In the Phase One deal, Ambassador Lighthizer exulted over “very specific” Chinese commitments to protect U.S. patents, trademarks and copyright. Given the difficulty of achieving the Phase One export targets, it is not cynical to conclude that U.S. farmers in two years will not be exulting about the agricultural terms of the Phase One deal.
The Phase Two negotiations are to address U.S. demands to restructure the Chinese economy by eliminating State Owned Enterprises, state subsidized loans and industrial subsidies, and allowing U.S. headquartered banks to take over Chinese banks. As the Financial Times pointed out when the U.S. first tabled its demands, it is very unlikely that China will relinquish control over its economy. Nor, we would add, is China likely to want to allow Wall Street to buy a controlling interest in its banks, while the Trump administration eliminates Obama administration rules designed to prevent another global financial services crisis that negatively impacted China.

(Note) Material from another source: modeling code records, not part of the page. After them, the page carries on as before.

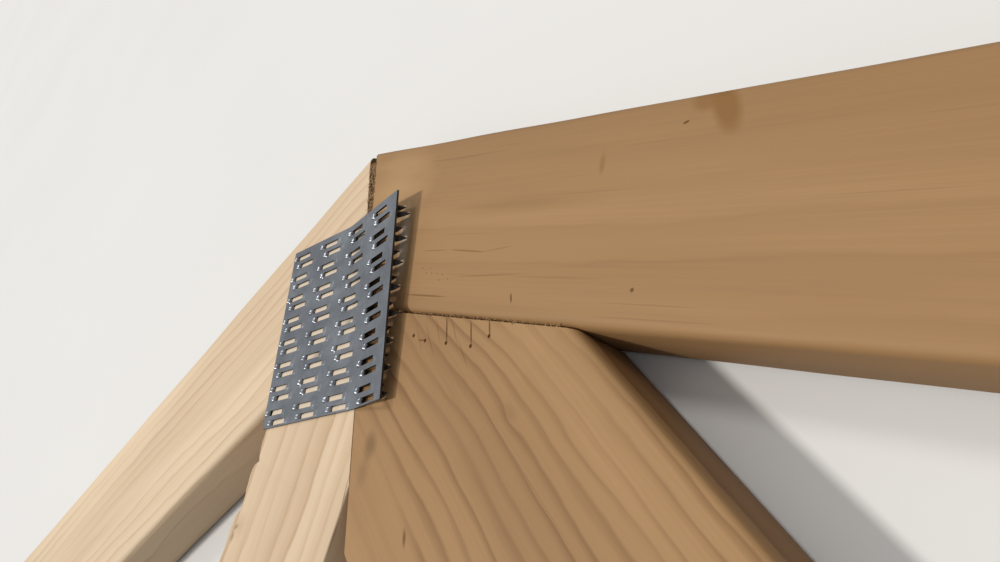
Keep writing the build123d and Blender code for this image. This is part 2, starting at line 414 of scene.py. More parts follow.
def paint_marks(tree, colour, sheen, coords, waver, marks):
    """Lays marks over a colour. Dark and sawn ones take away the sheen too."""
    for point, size, strength, tint, edge, turn in marks:
        far = ellipse_distance(tree, coords, point, size, turn)
        raggedness = min(1.5, 150 * min(size[:2]))
        ragged = times(tree, minus(tree, waver, 0.5), raggedness)
        inside = maths(tree, "SUBTRACT", 1.0, plus(tree, far, ragged), clamp=True)
        full = maths(tree, "MULTIPLY", inside, edge, clamp=True)
        share = times(tree, full, strength)
        colour = mix(tree, share, colour, tint)
        if tint in (DARK, SAWN):
            sheen = times(tree, sheen, minus(tree, 1.0, share))
    return colour, sheen


def paint_edges(tree, colour, sheen, coords, edges):
    """Darkens the torn wood beside sawn edges, given as a point, the way in, a width and a strength. Along
    the webs' joints under the chords the darkening is painted shade.
    """
    crumb = stretched_noise(tree, coords, (450,) * 3, 3.0)
    for point, inward, width, strength in edges:
        values = {0: coords, 1: tuple(point)}
        reach = add_node(tree, "ShaderNodeVectorMath", values, operation="SUBTRACT").outputs[0]
        values = {0: reach, 1: tuple(inward)}
        off = add_node(tree, "ShaderNodeVectorMath", values, operation="DOT_PRODUCT").outputs["Value"]
        near = minus(tree, times(tree, crumb, 2.6), maths(tree, "DIVIDE", off, width * MM))
        full = maths(tree, "MULTIPLY", minus(tree, near, 0.3), 2.0, clamp=True)
        share = times(tree, full, strength)
        colour = mix(tree, share, colour, SAWN)
        sheen = times(tree, sheen, minus(tree, 1.0, share))
    return colour, sheen


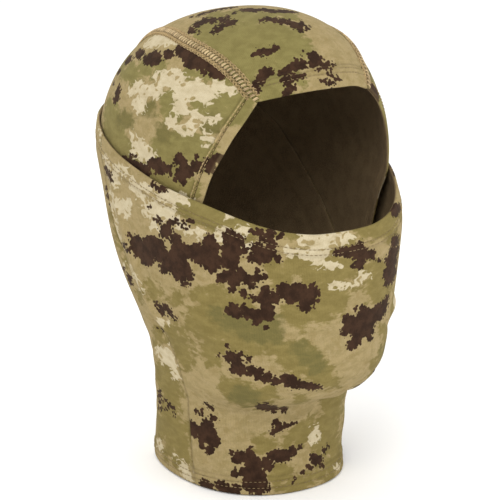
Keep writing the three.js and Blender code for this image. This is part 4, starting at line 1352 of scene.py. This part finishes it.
def seam_net(side):
    """Zigzag threads over both wings, and the chain along each edge."""
    rows = []
    k = np.linspace(0, 1, 6)
    bow = np.sin(math.pi * k)

    def add(x, run, lift, radii):
        path, out = on_seam(side, x, run, run / CROWN_LEN, lift)
        rows.append((path, np.broadcast_to(radii, path.shape[:2]), out))

    step = PITCH / 2
    turns = np.arange(int((CROWN_LEN - 3) / step))
    for wing in (-1, 1):
        for phase, near, far in ((0, CORE + 0.1, BAND_HALF), (1, CORE + 0.5, BAND_HALF - 0.2)):
            turn_run = 1.5 + (turns + 0.5 * phase) * step
            turn_x = wing * np.where(turns % 2, near, far)
            run = turn_run[:-1, None] + k * step
            x = turn_x[:-1, None] + k * (turn_x[1:, None] - turn_x[:-1, None])
            lift = band_height(x, run) * 0.6 + 0.30 + 0.10 * bow[None] + 0.08 * phase
            add(x, run, lift, 0.175 * (0.85 + 0.15 * bow))
        links = np.arange(int((CROWN_LEN - 3) / 1.9))
        run = (1.2 + links * 1.9)[:, None] + k * 1.7
        bend = 0.18 * np.sin(math.pi * k)[None] * np.where(links % 2, 1, -1)[:, None]
        x = np.full_like(run, wing * (BAND_HALF + 0.15)) + bend
        add(x, run, 0.16 + 0.16 * bow[None], 0.2 * (0.8 + 0.2 * bow))
    return rows


for label, side in SIDES:
    register(cloth(f"crown_seam_band_{label}", *seam_band(side), "crown", (CAMO, CAMO)),
             "camo_knit", f"crown_seam_{label}")
    add_threads(f"crown_seam_rungs_{label}", seam_rungs(side), THREAD_SEAM)
    add_threads(f"crown_seam_net_{label}", seam_net(side), THREAD_NET)


# ------------------------------------------------ seams inside the tube
def inside_seam(side):
    """Overlocked allowance along the inside of a side seam."""
    z, x = np.meshgrid(np.linspace(6, 196, 150), np.linspace(-2.6, 2.6, 7), indexing="ij")
    top = top_of(side * angle_of_y(seam_y(z) + x, z))
    z = 6 + (z - 6) / 190 * (top - 12)
    angle = side * angle_of_y(seam_y(z) + x, z)
    points, out = tube_surface(angle, z)
    sink = CLOTH + 0.15 + 0.5 * smooth((z - (top_of(angle) - 14)) / 3) * 0
    sink = CLOTH + 0.15 + 0.5 * smooth((z - (top - 14)) / 3) + 0.6 * smooth((14 - z) / 3)
    outer = points - out * sink[..., None]
    thick = np.full(z.shape, 0.8) + 0.25 * np.abs(np.sin(z * 1.1 + x * 0.4))
    return outer, grid_normals(outer, out), thick, None


def nape_row(z):
    angle = np.linspace(math.pi - 0.60, math.pi + 0.60, 110)
    points = form(angle, np.full(angle.shape, z))
    out = normal_at(points)
    return points - out * (HOOD_IN + HOOD_TUCK + 0.6 + CLOTH + 0.1), -out


for label, side in SIDES:
    register(cloth(f"side_seam_allowance_{label}", *inside_seam(side), None,
                   (LINING, THREAD_SEAM), lining_from=0.1),
             "thread", f"mask_side_seam_{label}", f"neck_side_seam_{label}")
add_threads("nape_seam_threads", [stitch_row(*nape_row(z), radius=0.26) for z in (75.0, 79.0)],
            THREAD_SEAM, "nape_seam")

# ------------------------------------------------ transforms baked into the meshes, the nape pieces attached to the root
for name in ("tube_front_cloth", "tube_back_cloth", "mask_hem_threads", "neck_hem_threads",
             "side_seam_allowance_left", "side_seam_allowance_right"):
    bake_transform(pieces[name])
for name in ("hood_crown_cloth", "hood_side_cloth_left", "hood_side_cloth_right",
             "brow_hem_threads", "side_hem_threads_left", "side_hem_threads_right",
             "crown_seam_band_left", "crown_seam_band_right", "crown_seam_rungs_left",
             "crown_seam_rungs_right", "crown_seam_net_left", "crown_seam_net_right"):
    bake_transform(pieces[name])
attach(pieces["nape_cloth"], "root")
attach(pieces["nape_seam_threads"], "root")

# ------------------------------------------------ studio, in metres
scene = bpy.context.scene
scene.view_settings.view_transform = "Standard"
scene.view_settings.look = "None"

bpy.ops.mesh.primitive_plane_add(size=60, location=(0, 0, -0.0006))
floor = bpy.context.object
floor.name = "floor"
floor.data.materials.append(Graph("floor_paint").close(lin(254, 254, 254), rough=0.9,
                                                       specular=0.05))

world = bpy.data.worlds.new("studio")
scene.world = world
world.use_nodes = True
background = world.node_tree.nodes["Background"]
background.inputs["Color"].default_value = (1.0, 0.995, 0.985, 1)
background.inputs["Strength"].default_value = 1.0


def soft_light(name, place, target, size, power, colour=(1, 1, 1)):
    data = bpy.data.lights.new(name, "AREA")
    data.shape = "DISK"
    data.size = size
    data.energy = power
    data.color = colour
    ob = bpy.data.objects.new(name, data)
    scene.collection.objects.link(ob)
    ob.location = place
    ob.rotation_euler = (Vector(target) - Vector(place)).to_track_quat("-Z", "Y").to_euler()


soft_light("key", place=(-1.0, -0.95, 1.25), target=(0, 0, 0.15), size=0.9, power=12.0,
           colour=(1.0, 0.98, 0.95))
soft_light("fill", place=(0.9, -1.2, 0.32), target=(0, 0, 0.12), size=1.0, power=5.5)
soft_light("top", place=(-0.1, 0.5, 1.4), target=(0, 0, 0.2), size=0.9, power=3.5)

SHIFT_RIGHT, SHIFT_UP = -0.84, -9.54      # moves the camera in its own plane, in mm
camera_data = bpy.data.cameras.new("camera")
camera = bpy.data.objects.new("camera", camera_data)
scene.collection.objects.link(camera)
camera_data.sensor_width = 36.0
camera_data.lens = 184.9
eye = (AIM + SHIFT_RIGHT * VIEW_RIGHT + SHIFT_UP * VIEW_UP - ORIGIN) + VIEW_BACK * VIEW_DISTANCE
camera.matrix_world = Matrix([(VIEW_RIGHT[i], VIEW_UP[i], VIEW_BACK[i], eye[i] * MM)
                              for i in range(3)] + [(0, 0, 0, 1)])
camera_data.clip_start, camera_data.clip_end = 0.05, 100
scene.camera = camera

In Phase Two negotiations, the Trump administration will not be able to offer farmers as sacrificial pawns without bankrupting Secretary Sonny Perdue’s favorite agribusiness “customers.” In order to achieve the U.S. strategic goal of containing China, a future U.S. administration may have to return to what the U.S. has abjured – working with allies to achieve some common objectives through WTO negotiations.